Katabasis significa descer para baixo e claramente representa a descida dos personagens ao Submundo. Em meio as referências de Orfeu, Dante, Virgílio, Platão, Aristóteles e vários outros pensadores greco-romanos, os jovens vão usar seus conhecimentos de lógica e linguística para atravessar todos os tribunais do Inferno e as intempéries que vão enfrentar ali. Esses momentos da narrativa foram muito interessantes para a construção da história, mas chegou em determinado ponto que eu nem fiz muita questão de tentar entender, só ia na ideia que a autora estava mostrando. Você também se questiona até que ponto aquilo ali que está sendo exposto é real ou fictício e com a Kuang acho que nunca se sabe. 

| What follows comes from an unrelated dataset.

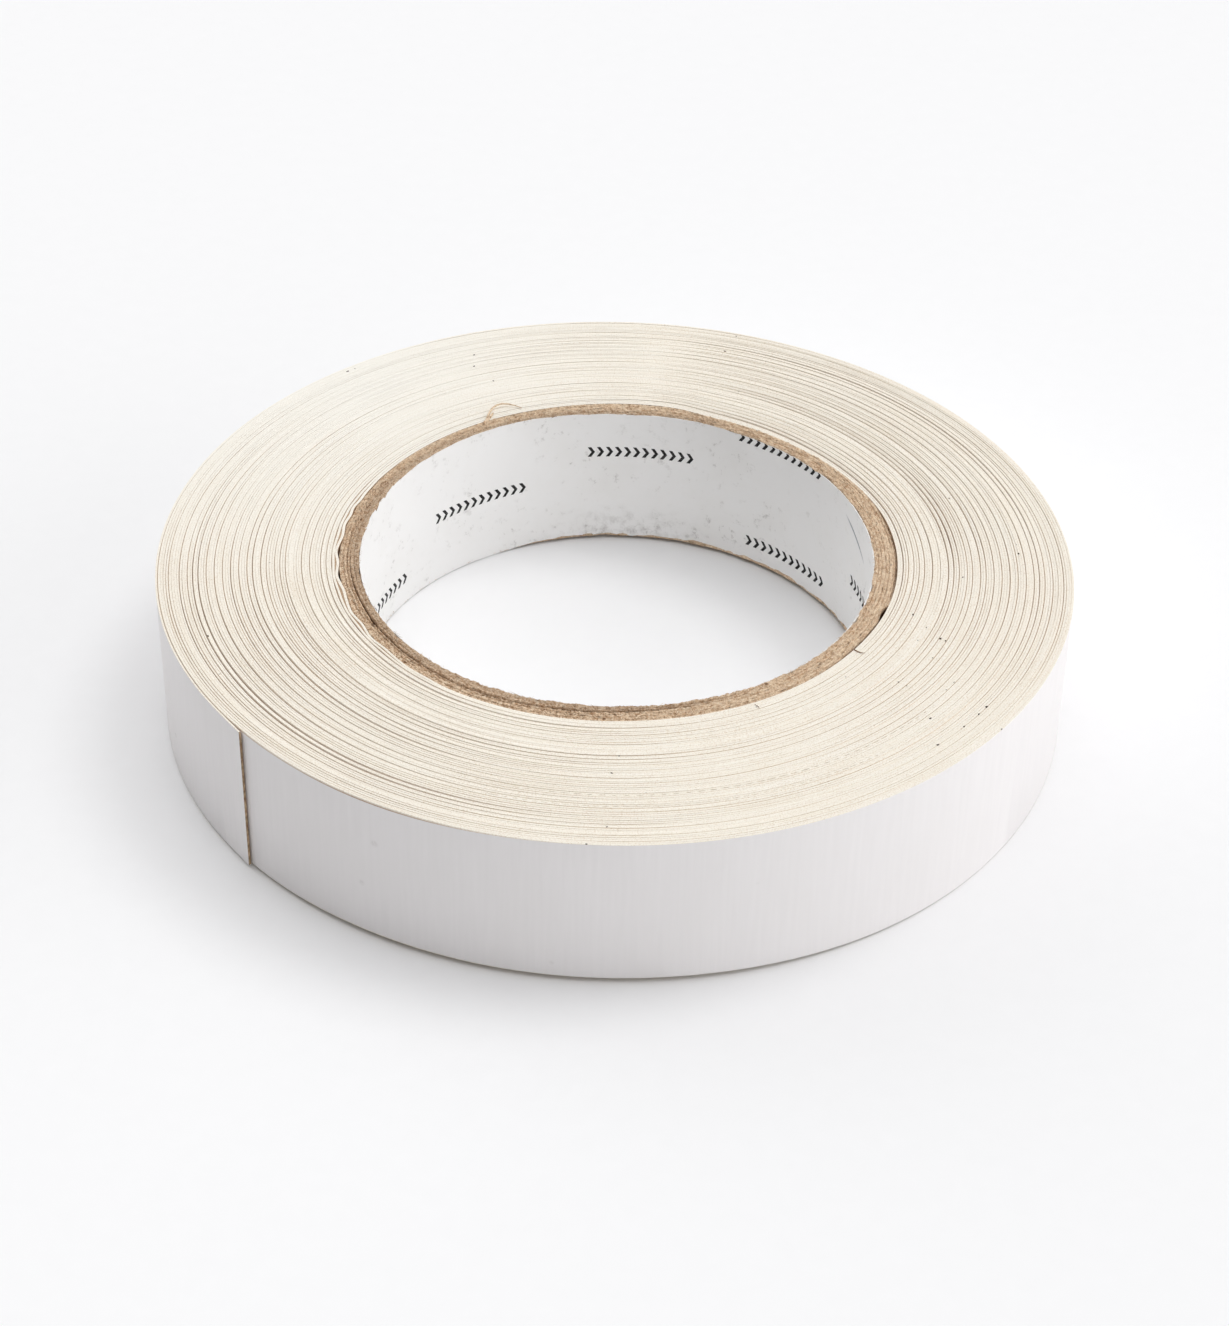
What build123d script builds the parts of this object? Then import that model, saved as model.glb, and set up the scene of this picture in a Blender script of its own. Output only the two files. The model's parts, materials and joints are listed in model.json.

O livro também traz uma crítica social ao sistema acadêmico e a estrutura da academia, que é misógina e cruel em igual medida. Até onde a busca pelo êxito deve chegar? A relação de Alice com o professor é claramente abusiva, tóxica e manipulável. O professor por muitas vezes brinca com o desejo de sucesso de Alice e a condiciona a fazer aquilo que ele quer. Alice chega a ter uma certa obsessão pelo sucesso. O medo do fracasso é tão grande que ela prefere ir ao Inferno a desistir e começar do zero, e isso é exposto na narrativa incontáveis vezes. Chega a cegar a personagem para enxergar sua própria situação, e quanto mais fica óbvio pro leitor o trabalho perverso de Jacob para com seus alunos, mais Alice tenta aliviá-lo e colocar a culpa nos outros. "Eu passei por isso porque eu quis". "Eu não sou uma vítima". "Eu posso sofrer isso porque terei uma recompensa". Essas são frases que constantemente são jogadas em meio a narrativa da personagem contra qualquer um que fale contra Grimes, e o leitor percebe uma clara forma de reprimir os verdadeiros sentimentos que Alice sente sobre ele. 

Aos poucos a mocinha vai se libertando das amarras psicológicas que Grimes inevitavelmente construiu nela, e você vai entendendo de fato aonde essa busca pela alma dele vai chegar. Mas até lá, dá pra dizer que Alice Law é uma personagem brilhante, complexa, cínica e hipócrita. Ao mesmo tempo que sentimos empatia por tudo aquilo que ela abriu mão, também sentimos raiva ao vê-la negar claramente situações de conduta abusiva que vivenciou, assédio moral, sexual, e até mesmo questões antiéticas. Por isso a constante pergunta vinha a minha mente durante essa leitura: "Vale tudo pelo êxito?".

O livro tem momentos de tensão, angústia, reflexão e divagações sobre a vida e os pecados humanos. A própria representação do Inferno como um campus de faculdade mostra que Kuang idealizou uma história onde cada tribunal representa um círculo infernal que cada aluno ou estudante enfrenta durante a academia. Eu achei muito interessante isso, mas também sinto que a autora divaga demais e fica muito presa em conceitos líricos e filosóficos, o que deixa a leitura arrastada e um tanto cansativa.

Faltando 30% para finalizar, eu acho que a trama se perdeu um pouco para mim. Sentia que a história empacou e não corria pra lado nenhum, e isso me desanimou um pouco. Mas depois, acho que a autora conseguiu recuperar o leme do barco e voltou a trazer pontos de inflexão interessantes que foram se sustentando até o final. Com certeza foi uma leitura que acabou sendo muito satisfatória e me deixou dias e dias pensando nela. Kuang tem um poder de escrita cativante e inteligente, que te deixa se sentindo burro em alguns momentos. Eu absolutamente amei essa sensação! Virou um dos favoritos do ano e eu super recomendo.